What you are asked to do: Repeat exactly the lines from the start through the line with "# The ring lies", both ends included.

Source excerpt:
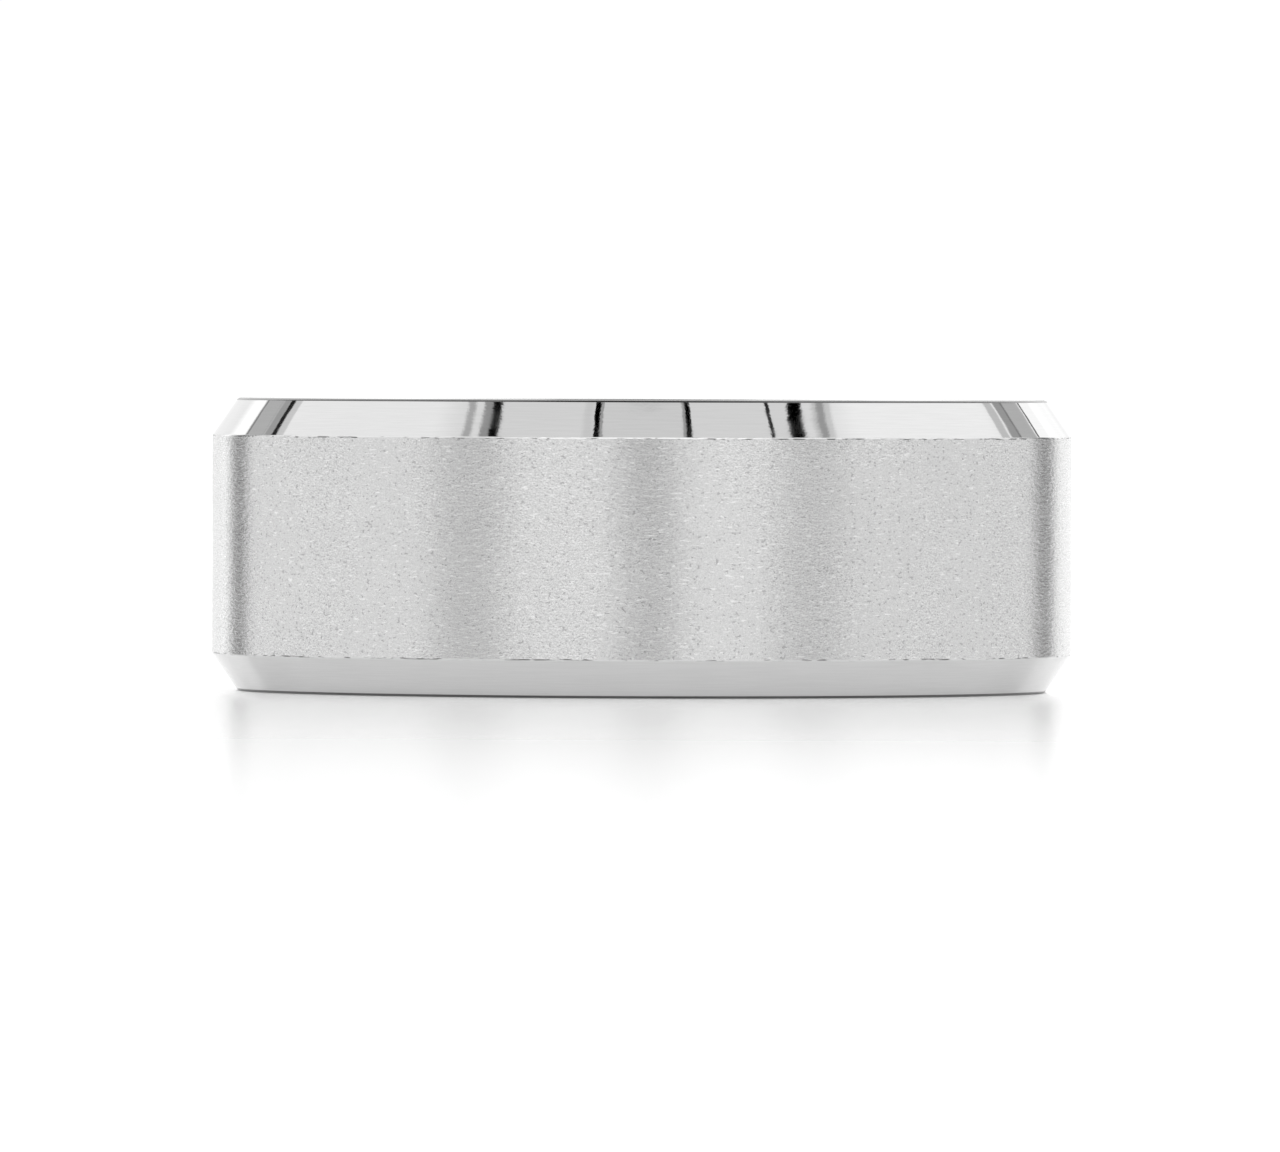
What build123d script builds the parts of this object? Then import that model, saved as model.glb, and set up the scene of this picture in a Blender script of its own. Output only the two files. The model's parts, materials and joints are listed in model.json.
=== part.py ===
from build123d import *

import math
import os

# A man's wedding band with a flat satin belt and a polished bevel along each edge.
# It is turned from one piece of metal, so it is one solid in one node.
# The ring lies flat: its axis is Z, and the origin is the centre of the finger bore. Millimetres.

# Driving dimensions
band_width = 8.0  # along the finger, from side face to side face
finger_bore_diameter = 19.84  # ring size US 10
wall_thickness = 1.83  # from the finger bore to the satin belt
bevel_length = 1.02  # the bevel's extent along the axis
bevel_depth = 0.70  # the bevel's extent towards the axis
bore_land_length = 4.0  # the straight part of the comfort-fit bore
comfort_flare = 0.28  # how much the bore opens, on the radius, from its land to a side face
arris_radius = 0.10  # the rounding where a bevel meets the belt
shoulder_radius = 0.15  # the rounding where a bevel meets a side face
inner_edge_radius = 0.25  # the rounding where the bore meets a side face

# Worked out from the driving dimensions
half_width = band_width / 2
half_land = bore_land_length / 2
bore_radius = finger_bore_diameter / 2
belt_radius = bore_radius + wall_thickness
side_face_radius = belt_radius - bevel_depth
belt_half_length = half_width - bevel_length
mouth_radius = bore_radius + comfort_flare
mid_bevel_radius = (side_face_radius + belt_radius) / 2
mid_side_face_radius = (mouth_radius + side_face_radius) / 2
flare_length = half_width - half_land
flare_arc_radius = (flare_length**2 + comfort_flare**2) / (2 * comfort_flare)
flare_end_angle = math.degrees(math.asin(flare_length / flare_arc_radius))


def outer_outline():
    """Side face, bevel, belt, bevel and side face, from one mouth of the bore round to the other."""
    Polyline(
        (mouth_radius, -half_width),
        (side_face_radius, -half_width),
        (belt_radius, -belt_half_length),
        (belt_radius, belt_half_length),
        (side_face_radius, half_width),
        (mouth_radius, half_width),
    )


def bore_outline():
    """A straight land, and at each of its ends an arc, tangent to it, that opens out to the side face."""
    arc_centre = bore_radius + flare_arc_radius
    CenterArc((arc_centre, half_land), flare_arc_radius, 180 - flare_end_angle, flare_end_angle)
    Line((bore_radius, half_land), (bore_radius, -half_land))
    CenterArc((arc_centre, -half_land), flare_arc_radius, 180, flare_end_angle)


def band_section():
    """The band's cross-section on the +X side, with its corners rounded.

    In the sketch X is the distance from the ring's axis, and Y is the height.
    """
    with BuildSketch(Plane.XZ) as section:
        with BuildLine():
            outer_outline()
            bore_outline()
        make_face()
        arrises = section.vertices().filter_by(lambda corner: corner.X > mid_bevel_radius)
        fillet(arrises, radius=arris_radius)
        shoulders = section.vertices().filter_by(
            lambda corner: mid_side_face_radius < corner.X < mid_bevel_radius
        )
        fillet(shoulders, radius=shoulder_radius)
        bore_mouths = section.vertices().filter_by(
            lambda corner: corner.X < mid_side_face_radius and abs(corner.Y) > belt_half_length
        )
        fillet(bore_mouths, radius=inner_edge_radius)
    return section.sketch


def wedding_band():
    """The section turned once round the axis of the finger."""
    return revolve(band_section(), axis=Axis.Z, revolution_arc=360)


os.makedirs("parts", exist_ok=True)
band = wedding_band()
band.label = "band"
export_step(band, "parts/band.step")
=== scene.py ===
import json
import math
from collections import namedtuple

import bpy
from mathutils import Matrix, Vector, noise


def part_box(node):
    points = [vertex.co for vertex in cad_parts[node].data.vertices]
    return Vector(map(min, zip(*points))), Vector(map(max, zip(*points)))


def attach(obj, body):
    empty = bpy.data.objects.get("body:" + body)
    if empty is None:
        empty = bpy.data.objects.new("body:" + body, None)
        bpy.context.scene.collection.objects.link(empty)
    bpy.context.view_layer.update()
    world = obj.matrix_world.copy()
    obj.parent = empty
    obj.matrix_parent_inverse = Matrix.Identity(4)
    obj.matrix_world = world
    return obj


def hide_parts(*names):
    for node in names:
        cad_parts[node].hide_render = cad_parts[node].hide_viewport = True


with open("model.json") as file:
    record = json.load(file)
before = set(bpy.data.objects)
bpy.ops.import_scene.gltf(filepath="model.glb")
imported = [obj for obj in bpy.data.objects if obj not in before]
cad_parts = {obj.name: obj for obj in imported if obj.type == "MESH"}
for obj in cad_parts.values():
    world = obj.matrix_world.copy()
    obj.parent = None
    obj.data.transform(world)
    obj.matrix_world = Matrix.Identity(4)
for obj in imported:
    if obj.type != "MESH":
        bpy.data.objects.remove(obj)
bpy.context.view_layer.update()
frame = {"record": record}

# A man's wedding band of white metal: a satin belt, and a mirror-polished bevel along each edge.
# It lies flat on a white floor inside a light tent. Metres; +Z is the axis of the finger bore.

MM = 0.001

# The band's sizes. What the frame gives comes from the frame, and the rest repeats the CAD model's section.
NODE = "band"
low_corner, high_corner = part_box(NODE)
HALF_WIDTH = (high_corner.z - low_corner.z) / 2
BELT_RADIUS = (high_corner.x - low_corner.x) / 2
BORE_MOUNT = next(mount for mount in frame["record"]["mounts"] if mount["name"] == "finger_bore")
BORE_RADIUS = BORE_MOUNT["dims"]["r_mm"] * MM
HALF_LAND = BORE_MOUNT["dims"]["length_mm"] * MM / 2
BEVEL_LENGTH = 1.02 * MM
BEVEL_DEPTH = 0.70 * MM
COMFORT_FLARE = 0.28 * MM
ARRIS_RADIUS = 0.10 * MM
SHOULDER_RADIUS = 0.15 * MM
INNER_EDGE_RADIUS = 0.25 * MM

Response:
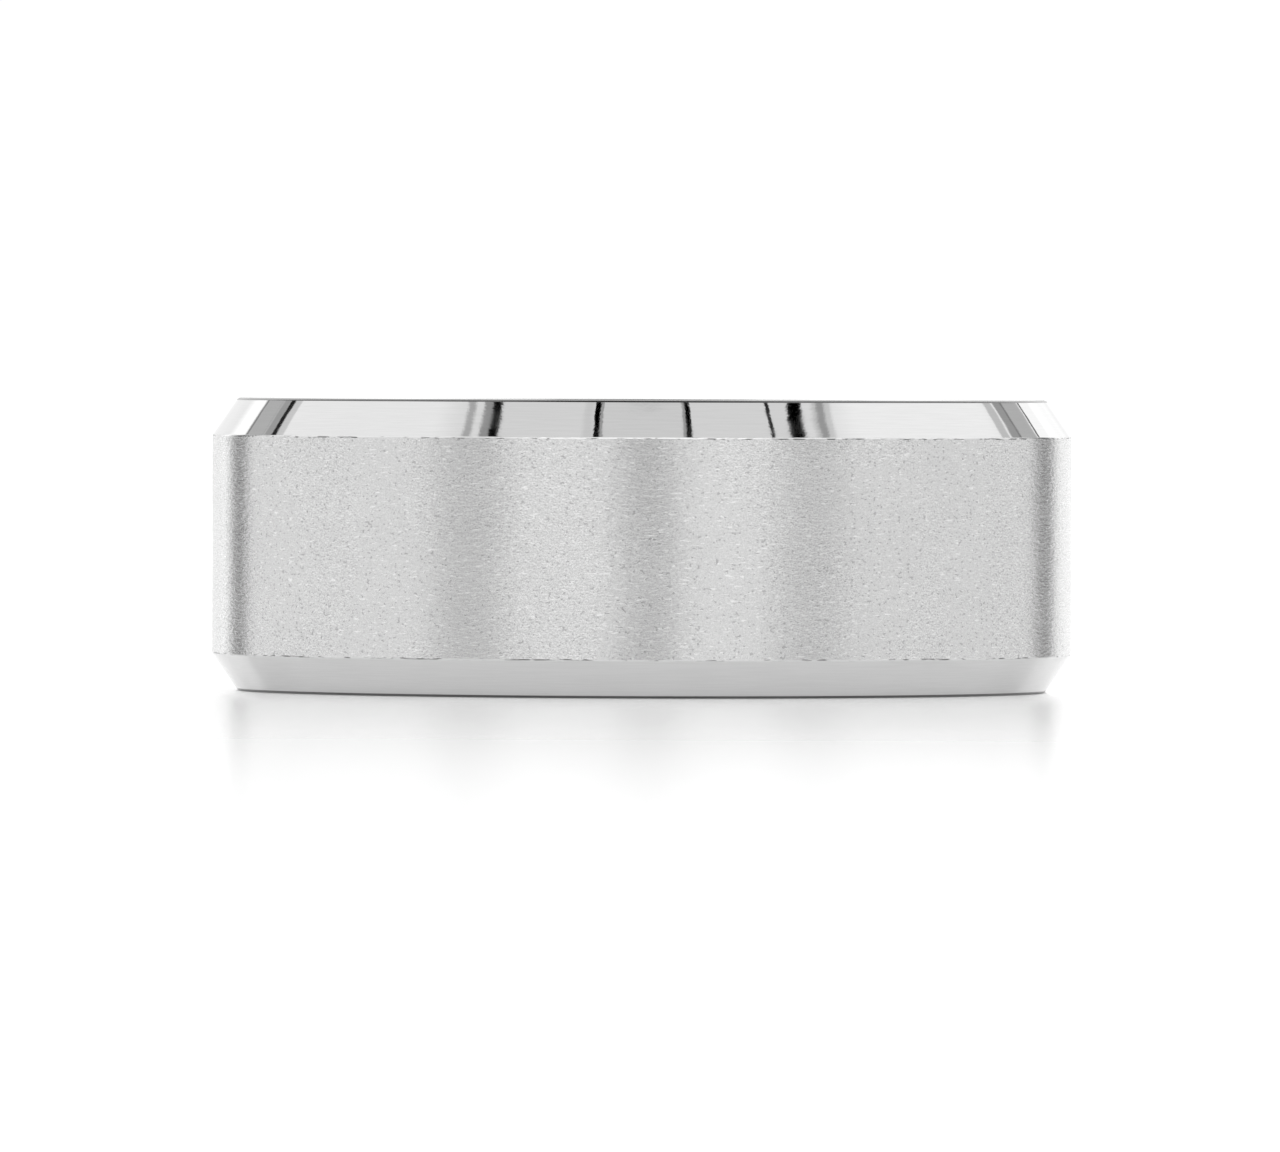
What build123d script builds the parts of this object? Then import that model, saved as model.glb, and set up the scene of this picture in a Blender script of its own. Output only the two files. The model's parts, materials and joints are listed in model.json.
=== part.py ===
from build123d import *

import math
import os

# A man's wedding band with a flat satin belt and a polished bevel along each edge.
# It is turned from one piece of metal, so it is one solid in one node.
# The ring lies flat: its axis is Z, and the origin is the centre of the finger bore. Millimetres.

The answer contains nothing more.